Third, shifting currents in Palestinian politics have been connected to patterns of economic growth and decay. In the 1950s and 1960s, secular leaders in the Arab world, including Palestinians, offered a vision of economic change and political autonomy for their people that was processed in Washington, and European capitals as threatening to dominant economic interests. Paradoxically, the U.S. began to support political actors in the region with a religious agenda, such as the followers of Osama Bin Laden in Afghanistan and Hamas in Palestine. Subsequently, these groups responded to the sense of economic injustice that peoples like the Palestinians experience.
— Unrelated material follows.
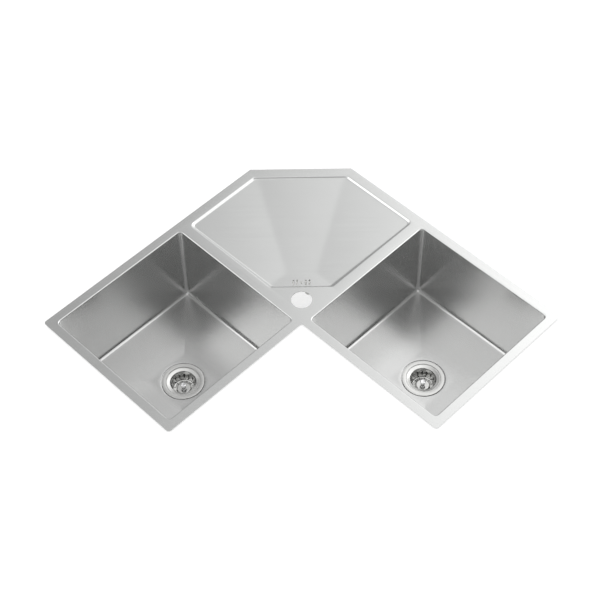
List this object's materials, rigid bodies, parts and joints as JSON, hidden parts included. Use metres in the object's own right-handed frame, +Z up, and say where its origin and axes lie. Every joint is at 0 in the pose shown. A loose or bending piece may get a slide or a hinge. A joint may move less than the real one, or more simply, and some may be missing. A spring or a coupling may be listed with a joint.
{
  "type": "corner kitchen sink",
  "caption": "L-shaped stainless steel corner kitchen sink with square bowls on its legs, a faceted drainboard in the corner, basket strainers, a tap hole and rim clips.",
  "frame": {"origin": "centre of the tap hole, on the deck's top face", "axes": "+Z up out of the deck; the right leg runs along +X and the left leg along -Y, with the walls at -X and +Y; the sink mirrors about the vertical plane through the origin and the (-X, +Y) corner"},
  "size_m": [0.922, 0.922, 0.4187],
  "materials": {
    "deck_steel": "brushed, satin",
    "bowl_steel": "brushed, satin",
    "strainer_steel": "polished",
    "knob_chrome": "polished",
    "pipe_chrome": "polished",
    "screw_steel": "bright zinc",
    "bracket_steel": "mill finish",
    "claw_steel": "zinc plated",
    "zinc": "die-cast, satin",
    "rim_foam": "matte foam",
    "pad_rubber": "matte",
    "seal_rubber": "matte",
    "stopper_rubber": "matte",
    "card": "matte fibre",
    "washer_plastic": "matte",
    "white_plastic": "smooth, slightly milky"
  },
  "bodies": {
    "sink": {"deck_panel": "deck_steel", "rim_seal": "rim_foam", "drainboard_pad": "pad_rubber", "clip_rails": "bracket_steel", "clip_screws": "screw_steel", "outlet_gasket": "seal_rubber", "outlet_cup": "white_plastic", "outlet_screw": "screw_steel", "right_bowl": "bowl_steel", "right_bowl_pads": "pad_rubber", "right_flange_seal": "seal_rubber", "right_strainer_cup": "strainer_steel", "right_strainer_gasket": "seal_rubber", "right_friction_ring": "card", "right_locknut": "zinc", "right_tailpiece_washer": "washer_plastic", "right_tailpiece": "pipe_chrome", "right_coupling_nut": "zinc", "left_bowl": "bowl_steel", "left_bowl_pads": "pad_rubber", "left_flange_seal": "seal_rubber", "left_strainer_cup": "strainer_steel", "left_strainer_gasket": "seal_rubber", "left_friction_ring": "card", "left_locknut": "zinc", "left_tailpiece_washer": "washer_plastic", "left_tailpiece": "pipe_chrome", "left_coupling_nut": "zinc"},
    "right_basket_unit": {"right_basket": "strainer_steel", "right_basket_knob": "knob_chrome", "right_basket_stopper": "stopper_rubber", "right_basket_pin": "white_plastic"},
    "left_basket_unit": {"left_basket": "strainer_steel", "left_basket_knob": "knob_chrome", "left_basket_stopper": "stopper_rubber", "left_basket_pin": "white_plastic"},
    "right_claw_1_unit": {"right_claw_1": "claw_steel"},
    "right_claw_2_unit": {"right_claw_2": "claw_steel"},
    "right_claw_3_unit": {"right_claw_3": "claw_steel"},
    "right_claw_4_unit": {"right_claw_4": "claw_steel"},
    "left_claw_1_unit": {"left_claw_1": "claw_steel"},
    "left_claw_2_unit": {"left_claw_2": "claw_steel"},
    "left_claw_3_unit": {"left_claw_3": "claw_steel"},
    "left_claw_4_unit": {"left_claw_4": "claw_steel"}
  },
  "joints": [
    {"name": "right_basket_lift", "type": "slide", "parent": "sink", "child": "right_basket_unit", "axis": [0, 0, 1], "range_m": [0, 0.34]},
    {"name": "left_basket_lift", "type": "slide", "parent": "sink", "child": "left_basket_unit", "axis": [0, 0, 1], "range_m": [0, 0.34]},
    {"name": "right_claw_1_travel", "type": "slide", "parent": "sink", "child": "right_claw_1_unit", "axis": [0, 0, 1], "range_m": [-0.018, 0.02]},
    {"name": "right_claw_2_travel", "type": "slide", "parent": "sink", "child": "right_claw_2_unit", "axis": [0, 0, 1], "range_m": [-0.018, 0.02]},
    {"name": "right_claw_3_travel", "type": "slide", "parent": "sink", "child": "right_claw_3_unit", "axis": [0, 0, 1], "range_m": [-0.018, 0.02]},
    {"name": "right_claw_4_travel", "type": "slide", "parent": "sink", "child": "right_claw_4_unit", "axis": [0, 0, 1], "range_m": [-0.018, 0.02]},
    {"name": "left_claw_1_travel", "type": "slide", "parent": "sink", "child": "left_claw_1_unit", "axis": [0, 0, 1], "range_m": [-0.018, 0.02]},
    {"name": "left_claw_2_travel", "type": "slide", "parent": "sink", "child": "left_claw_2_unit", "axis": [0, 0, 1], "range_m": [-0.018, 0.02]},
    {"name": "left_claw_3_travel", "type": "slide", "parent": "sink", "child": "left_claw_3_unit", "axis": [0, 0, 1], "range_m": [-0.018, 0.02]},
    {"name": "left_claw_4_travel", "type": "slide", "parent": "sink", "child": "left_claw_4_unit", "axis": [0, 0, 1], "range_m": [-0.018, 0.02]}
  ]
}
There is no easy solution but the United States and other wealthy countries have an obligation to participate in a disinterested economic reconstruction of the occupied territories and support for complete political autonomy of the Palestinian people. Only that will break the back of anger, mutual hatred, and political instability. The United States should stop fueling the violence in the region by ending military aid to Israel. Economic reconstruction requires negotiation toward the creation of a viable Palestinian state, land repatriation, and guarantees of security from Israeli military attack. For example, Israeli settlements in the West Bank need to be dismantled. Economic development must be coupled with economic justice.
In the United States, the political climate needs to change so that a resumption of frank dialogue can proceed on United States foreign policy toward Israel, ending the violence in the region, and supporting economic justice and political rights for the Palestinian people.